- GIVEN TASK
Can you write out the whole listing exactly?

- DATA LINES
________________

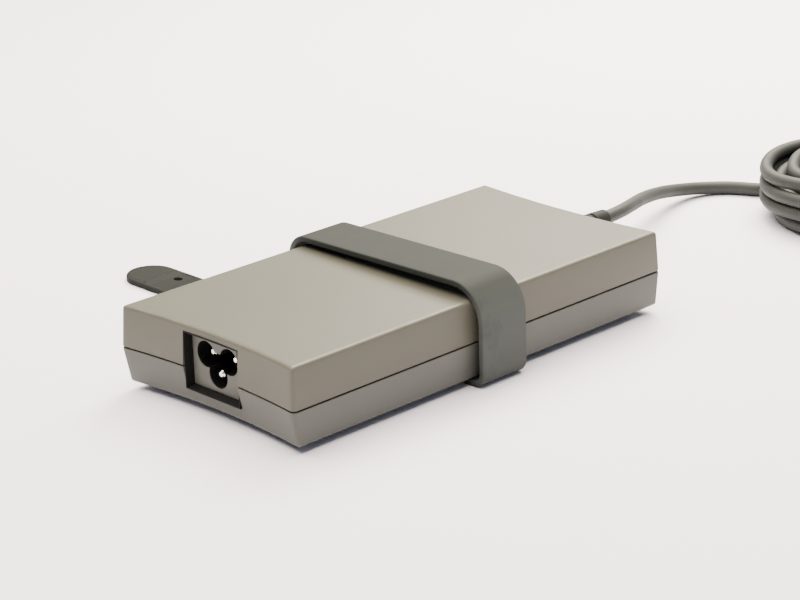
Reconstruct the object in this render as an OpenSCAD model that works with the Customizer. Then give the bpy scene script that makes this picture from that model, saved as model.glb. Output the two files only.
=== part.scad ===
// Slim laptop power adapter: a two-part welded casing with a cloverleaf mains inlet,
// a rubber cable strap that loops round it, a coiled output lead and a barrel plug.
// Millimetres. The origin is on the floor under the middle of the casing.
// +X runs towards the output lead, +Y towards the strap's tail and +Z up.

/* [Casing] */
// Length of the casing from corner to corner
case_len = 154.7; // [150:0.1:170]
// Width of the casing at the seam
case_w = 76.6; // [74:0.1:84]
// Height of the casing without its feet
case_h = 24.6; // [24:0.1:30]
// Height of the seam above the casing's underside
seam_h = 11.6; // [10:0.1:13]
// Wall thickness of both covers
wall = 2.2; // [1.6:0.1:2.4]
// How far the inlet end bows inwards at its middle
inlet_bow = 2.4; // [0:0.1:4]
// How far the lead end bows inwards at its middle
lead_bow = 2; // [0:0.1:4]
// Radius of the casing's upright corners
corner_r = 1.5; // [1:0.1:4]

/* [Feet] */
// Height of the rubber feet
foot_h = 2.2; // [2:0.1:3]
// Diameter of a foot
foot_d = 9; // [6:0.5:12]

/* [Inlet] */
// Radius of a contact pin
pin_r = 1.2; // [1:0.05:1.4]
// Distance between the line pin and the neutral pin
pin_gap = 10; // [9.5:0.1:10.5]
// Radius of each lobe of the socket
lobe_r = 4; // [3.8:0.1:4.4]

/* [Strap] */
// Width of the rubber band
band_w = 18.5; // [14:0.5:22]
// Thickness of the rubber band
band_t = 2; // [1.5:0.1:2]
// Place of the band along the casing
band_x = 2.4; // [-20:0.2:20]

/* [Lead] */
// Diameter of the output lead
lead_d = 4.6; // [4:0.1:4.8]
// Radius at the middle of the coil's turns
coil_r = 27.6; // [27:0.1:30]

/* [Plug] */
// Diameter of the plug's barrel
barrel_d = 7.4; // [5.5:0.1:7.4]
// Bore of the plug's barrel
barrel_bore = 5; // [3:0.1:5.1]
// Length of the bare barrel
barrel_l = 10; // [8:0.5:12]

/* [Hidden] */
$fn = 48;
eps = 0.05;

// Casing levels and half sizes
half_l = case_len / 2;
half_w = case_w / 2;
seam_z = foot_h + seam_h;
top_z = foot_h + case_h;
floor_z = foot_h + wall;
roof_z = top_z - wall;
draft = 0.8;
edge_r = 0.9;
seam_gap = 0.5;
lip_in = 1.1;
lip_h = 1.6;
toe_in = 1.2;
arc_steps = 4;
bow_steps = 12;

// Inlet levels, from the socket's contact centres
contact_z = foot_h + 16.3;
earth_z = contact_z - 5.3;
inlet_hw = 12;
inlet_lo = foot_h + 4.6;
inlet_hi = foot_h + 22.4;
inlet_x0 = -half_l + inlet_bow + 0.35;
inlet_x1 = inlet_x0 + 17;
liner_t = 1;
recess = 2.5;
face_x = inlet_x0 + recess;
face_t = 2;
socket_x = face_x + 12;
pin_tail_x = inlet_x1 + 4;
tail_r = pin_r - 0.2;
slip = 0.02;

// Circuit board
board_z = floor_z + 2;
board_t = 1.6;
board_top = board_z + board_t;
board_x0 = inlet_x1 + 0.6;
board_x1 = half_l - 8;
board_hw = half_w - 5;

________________

- THE RESPONSE
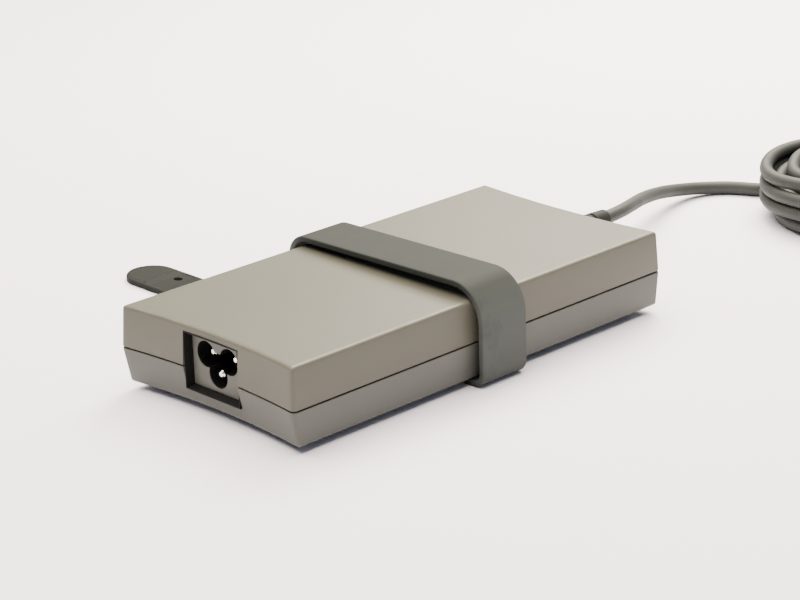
Reconstruct the object in this render as an OpenSCAD model that works with the Customizer. Then give the bpy scene script that makes this picture from that model, saved as model.glb. Output the two files only.
=== part.scad ===
// Slim laptop power adapter: a two-part welded casing with a cloverleaf mains inlet,
// a rubber cable strap that loops round it, a coiled output lead and a barrel plug.
// Millimetres. The origin is on the floor under the middle of the casing.
// +X runs towards the output lead, +Y towards the strap's tail and +Z up.

/* [Casing] */
// Length of the casing from corner to corner
case_len = 154.7; // [150:0.1:170]
// Width of the casing at the seam
case_w = 76.6; // [74:0.1:84]
// Height of the casing without its feet
case_h = 24.6; // [24:0.1:30]
// Height of the seam above the casing's underside
seam_h = 11.6; // [10:0.1:13]
// Wall thickness of both covers
wall = 2.2; // [1.6:0.1:2.4]
// How far the inlet end bows inwards at its middle
inlet_bow = 2.4; // [0:0.1:4]
// How far the lead end bows inwards at its middle
lead_bow = 2; // [0:0.1:4]
// Radius of the casing's upright corners
corner_r = 1.5; // [1:0.1:4]

/* [Feet] */
// Height of the rubber feet
foot_h = 2.2; // [2:0.1:3]
// Diameter of a foot
foot_d = 9; // [6:0.5:12]

/* [Inlet] */
// Radius of a contact pin
pin_r = 1.2; // [1:0.05:1.4]
// Distance between the line pin and the neutral pin
pin_gap = 10; // [9.5:0.1:10.5]
// Radius of each lobe of the socket
lobe_r = 4; // [3.8:0.1:4.4]

/* [Strap] */
// Width of the rubber band
band_w = 18.5; // [14:0.5:22]
// Thickness of the rubber band
band_t = 2; // [1.5:0.1:2]
// Place of the band along the casing
band_x = 2.4; // [-20:0.2:20]

/* [Lead] */
// Diameter of the output lead
lead_d = 4.6; // [4:0.1:4.8]
// Radius at the middle of the coil's turns
coil_r = 27.6; // [27:0.1:30]

/* [Plug] */
// Diameter of the plug's barrel
barrel_d = 7.4; // [5.5:0.1:7.4]
// Bore of the plug's barrel
barrel_bore = 5; // [3:0.1:5.1]
// Length of the bare barrel
barrel_l = 10; // [8:0.5:12]

/* [Hidden] */
$fn = 48;
eps = 0.05;

// Casing levels and half sizes
half_l = case_len / 2;
half_w = case_w / 2;
seam_z = foot_h + seam_h;
top_z = foot_h + case_h;
floor_z = foot_h + wall;
roof_z = top_z - wall;
draft = 0.8;
edge_r = 0.9;
seam_gap = 0.5;
lip_in = 1.1;
lip_h = 1.6;
toe_in = 1.2;
arc_steps = 4;
bow_steps = 12;

// Inlet levels, from the socket's contact centres
contact_z = foot_h + 16.3;
earth_z = contact_z - 5.3;
inlet_hw = 12;
inlet_lo = foot_h + 4.6;
inlet_hi = foot_h + 22.4;
inlet_x0 = -half_l + inlet_bow + 0.35;
inlet_x1 = inlet_x0 + 17;
liner_t = 1;
recess = 2.5;
face_x = inlet_x0 + recess;
face_t = 2;
socket_x = face_x + 12;
pin_tail_x = inlet_x1 + 4;
tail_r = pin_r - 0.2;
slip = 0.02;

// Circuit board
board_z = floor_z + 2;
board_t = 1.6;
board_top = board_z + board_t;
board_x0 = inlet_x1 + 0.6;
board_x1 = half_l - 8;
board_hw = half_w - 5;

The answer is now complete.